Dataset entries:
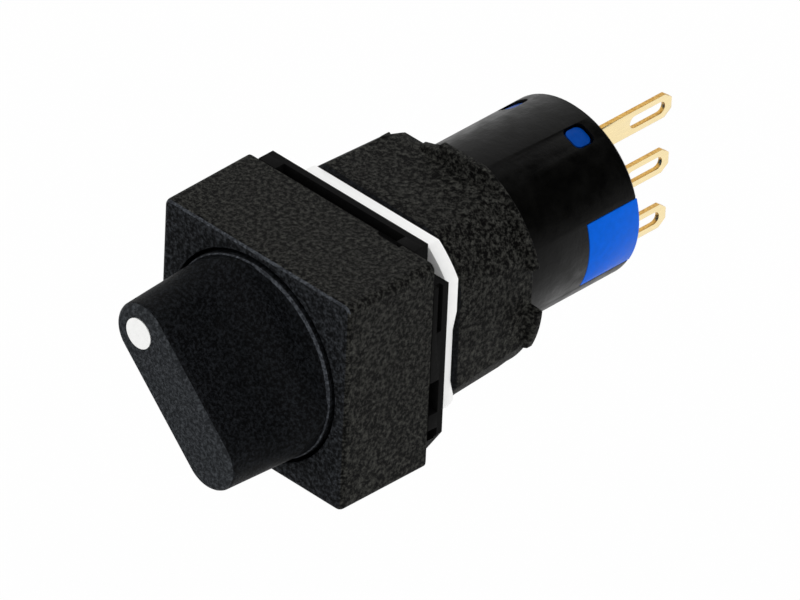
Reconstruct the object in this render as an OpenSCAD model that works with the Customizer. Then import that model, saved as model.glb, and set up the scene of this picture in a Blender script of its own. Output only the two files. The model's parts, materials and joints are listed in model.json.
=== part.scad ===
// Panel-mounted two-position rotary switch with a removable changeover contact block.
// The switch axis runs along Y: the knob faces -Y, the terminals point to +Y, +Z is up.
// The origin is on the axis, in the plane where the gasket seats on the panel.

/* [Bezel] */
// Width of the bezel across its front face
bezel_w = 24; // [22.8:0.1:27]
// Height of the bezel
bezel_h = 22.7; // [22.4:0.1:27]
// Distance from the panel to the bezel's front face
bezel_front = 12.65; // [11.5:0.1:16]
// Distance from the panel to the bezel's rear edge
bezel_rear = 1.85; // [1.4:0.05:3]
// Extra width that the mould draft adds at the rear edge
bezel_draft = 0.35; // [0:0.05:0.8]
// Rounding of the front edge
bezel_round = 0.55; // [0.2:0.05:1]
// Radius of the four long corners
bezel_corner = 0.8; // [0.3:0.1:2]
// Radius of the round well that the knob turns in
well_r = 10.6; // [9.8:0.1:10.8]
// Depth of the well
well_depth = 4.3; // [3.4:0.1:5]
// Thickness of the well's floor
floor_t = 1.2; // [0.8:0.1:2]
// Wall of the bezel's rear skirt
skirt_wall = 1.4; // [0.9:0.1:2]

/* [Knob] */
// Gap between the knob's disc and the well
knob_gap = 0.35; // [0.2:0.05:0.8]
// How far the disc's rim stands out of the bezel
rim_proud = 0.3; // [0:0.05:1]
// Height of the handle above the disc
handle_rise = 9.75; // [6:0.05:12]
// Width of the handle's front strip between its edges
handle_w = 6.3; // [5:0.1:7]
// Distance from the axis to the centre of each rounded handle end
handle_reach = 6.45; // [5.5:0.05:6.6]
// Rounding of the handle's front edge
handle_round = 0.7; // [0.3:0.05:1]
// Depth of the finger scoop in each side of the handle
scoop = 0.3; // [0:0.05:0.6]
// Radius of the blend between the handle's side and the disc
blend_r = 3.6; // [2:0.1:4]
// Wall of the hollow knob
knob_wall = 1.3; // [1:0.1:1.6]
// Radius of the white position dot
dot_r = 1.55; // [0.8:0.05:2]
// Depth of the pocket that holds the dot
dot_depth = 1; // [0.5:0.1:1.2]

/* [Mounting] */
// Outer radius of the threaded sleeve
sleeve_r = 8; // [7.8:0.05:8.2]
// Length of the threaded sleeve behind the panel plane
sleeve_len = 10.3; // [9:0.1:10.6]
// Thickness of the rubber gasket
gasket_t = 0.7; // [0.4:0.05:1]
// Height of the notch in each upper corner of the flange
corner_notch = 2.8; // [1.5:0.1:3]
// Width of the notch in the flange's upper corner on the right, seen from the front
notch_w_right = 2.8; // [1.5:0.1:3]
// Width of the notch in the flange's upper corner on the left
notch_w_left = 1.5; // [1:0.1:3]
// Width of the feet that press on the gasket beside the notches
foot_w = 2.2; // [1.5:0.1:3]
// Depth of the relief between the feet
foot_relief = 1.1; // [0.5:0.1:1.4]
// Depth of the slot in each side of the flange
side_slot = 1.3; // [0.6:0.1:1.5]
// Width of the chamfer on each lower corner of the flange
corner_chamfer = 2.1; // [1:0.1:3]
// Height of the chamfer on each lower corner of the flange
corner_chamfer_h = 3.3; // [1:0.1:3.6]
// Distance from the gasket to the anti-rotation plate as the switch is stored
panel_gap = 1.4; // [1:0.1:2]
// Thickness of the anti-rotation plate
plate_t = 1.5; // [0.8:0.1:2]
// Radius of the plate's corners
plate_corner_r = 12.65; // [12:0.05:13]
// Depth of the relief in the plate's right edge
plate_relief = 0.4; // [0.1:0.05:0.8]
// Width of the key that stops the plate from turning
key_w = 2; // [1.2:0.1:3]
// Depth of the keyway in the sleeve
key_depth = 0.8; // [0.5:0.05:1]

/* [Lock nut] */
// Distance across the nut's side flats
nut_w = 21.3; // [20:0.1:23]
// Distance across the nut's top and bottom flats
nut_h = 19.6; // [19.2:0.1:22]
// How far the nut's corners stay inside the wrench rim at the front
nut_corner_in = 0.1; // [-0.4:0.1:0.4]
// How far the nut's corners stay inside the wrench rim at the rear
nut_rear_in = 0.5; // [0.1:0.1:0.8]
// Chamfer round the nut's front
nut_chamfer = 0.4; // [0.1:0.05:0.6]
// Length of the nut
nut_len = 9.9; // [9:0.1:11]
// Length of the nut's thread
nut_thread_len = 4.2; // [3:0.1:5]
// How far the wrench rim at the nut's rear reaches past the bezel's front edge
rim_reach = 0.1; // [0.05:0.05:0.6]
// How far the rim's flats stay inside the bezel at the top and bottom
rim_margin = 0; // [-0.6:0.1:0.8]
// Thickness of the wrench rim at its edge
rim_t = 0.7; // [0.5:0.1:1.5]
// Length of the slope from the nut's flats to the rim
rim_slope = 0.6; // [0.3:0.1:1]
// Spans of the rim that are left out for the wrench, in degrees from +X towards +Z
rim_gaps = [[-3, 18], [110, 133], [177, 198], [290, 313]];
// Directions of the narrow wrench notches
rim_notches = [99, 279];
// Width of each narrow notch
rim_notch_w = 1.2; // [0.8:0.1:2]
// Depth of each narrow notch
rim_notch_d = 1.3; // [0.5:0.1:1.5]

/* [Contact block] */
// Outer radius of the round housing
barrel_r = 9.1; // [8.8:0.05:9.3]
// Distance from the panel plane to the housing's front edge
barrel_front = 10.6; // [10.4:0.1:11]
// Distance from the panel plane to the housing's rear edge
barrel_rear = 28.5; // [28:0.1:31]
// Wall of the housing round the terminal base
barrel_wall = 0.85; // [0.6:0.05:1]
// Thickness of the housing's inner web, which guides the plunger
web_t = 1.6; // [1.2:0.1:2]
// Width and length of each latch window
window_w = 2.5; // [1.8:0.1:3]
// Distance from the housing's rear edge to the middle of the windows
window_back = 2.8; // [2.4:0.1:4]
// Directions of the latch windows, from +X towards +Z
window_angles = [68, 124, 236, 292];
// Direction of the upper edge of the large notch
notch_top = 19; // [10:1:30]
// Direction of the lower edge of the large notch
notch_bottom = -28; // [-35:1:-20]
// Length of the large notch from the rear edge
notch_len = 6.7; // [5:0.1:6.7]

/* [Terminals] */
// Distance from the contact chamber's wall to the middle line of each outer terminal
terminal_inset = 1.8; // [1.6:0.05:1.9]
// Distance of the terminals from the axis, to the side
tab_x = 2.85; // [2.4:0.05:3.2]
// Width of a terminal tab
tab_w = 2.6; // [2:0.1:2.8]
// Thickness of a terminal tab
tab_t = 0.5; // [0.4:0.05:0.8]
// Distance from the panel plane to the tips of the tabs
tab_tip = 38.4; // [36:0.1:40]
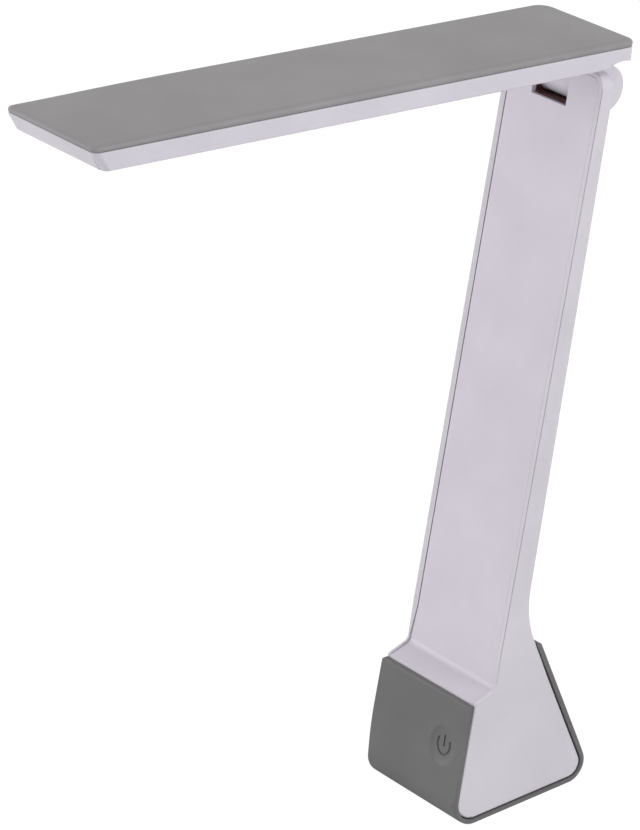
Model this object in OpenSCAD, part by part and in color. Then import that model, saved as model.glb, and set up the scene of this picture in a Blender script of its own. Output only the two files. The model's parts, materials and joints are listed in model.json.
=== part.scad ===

Exercise instructions: Everything from the first line of the records above to the line containing "skirt_wall = 1.4; // [0.9:0.1:2]", inclusive, should be repeated exactly; leave out the rest.

Final result:
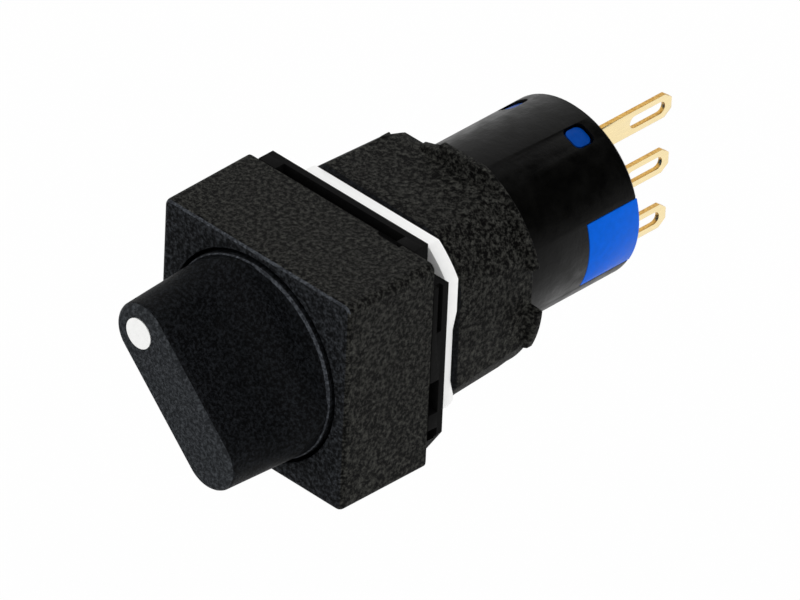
Reconstruct the object in this render as an OpenSCAD model that works with the Customizer. Then import that model, saved as model.glb, and set up the scene of this picture in a Blender script of its own. Output only the two files. The model's parts, materials and joints are listed in model.json.
=== part.scad ===
// Panel-mounted two-position rotary switch with a removable changeover contact block.
// The switch axis runs along Y: the knob faces -Y, the terminals point to +Y, +Z is up.
// The origin is on the axis, in the plane where the gasket seats on the panel.

/* [Bezel] */
// Width of the bezel across its front face
bezel_w = 24; // [22.8:0.1:27]
// Height of the bezel
bezel_h = 22.7; // [22.4:0.1:27]
// Distance from the panel to the bezel's front face
bezel_front = 12.65; // [11.5:0.1:16]
// Distance from the panel to the bezel's rear edge
bezel_rear = 1.85; // [1.4:0.05:3]
// Extra width that the mould draft adds at the rear edge
bezel_draft = 0.35; // [0:0.05:0.8]
// Rounding of the front edge
bezel_round = 0.55; // [0.2:0.05:1]
// Radius of the four long corners
bezel_corner = 0.8; // [0.3:0.1:2]
// Radius of the round well that the knob turns in
well_r = 10.6; // [9.8:0.1:10.8]
// Depth of the well
well_depth = 4.3; // [3.4:0.1:5]
// Thickness of the well's floor
floor_t = 1.2; // [0.8:0.1:2]
// Wall of the bezel's rear skirt
skirt_wall = 1.4; // [0.9:0.1:2]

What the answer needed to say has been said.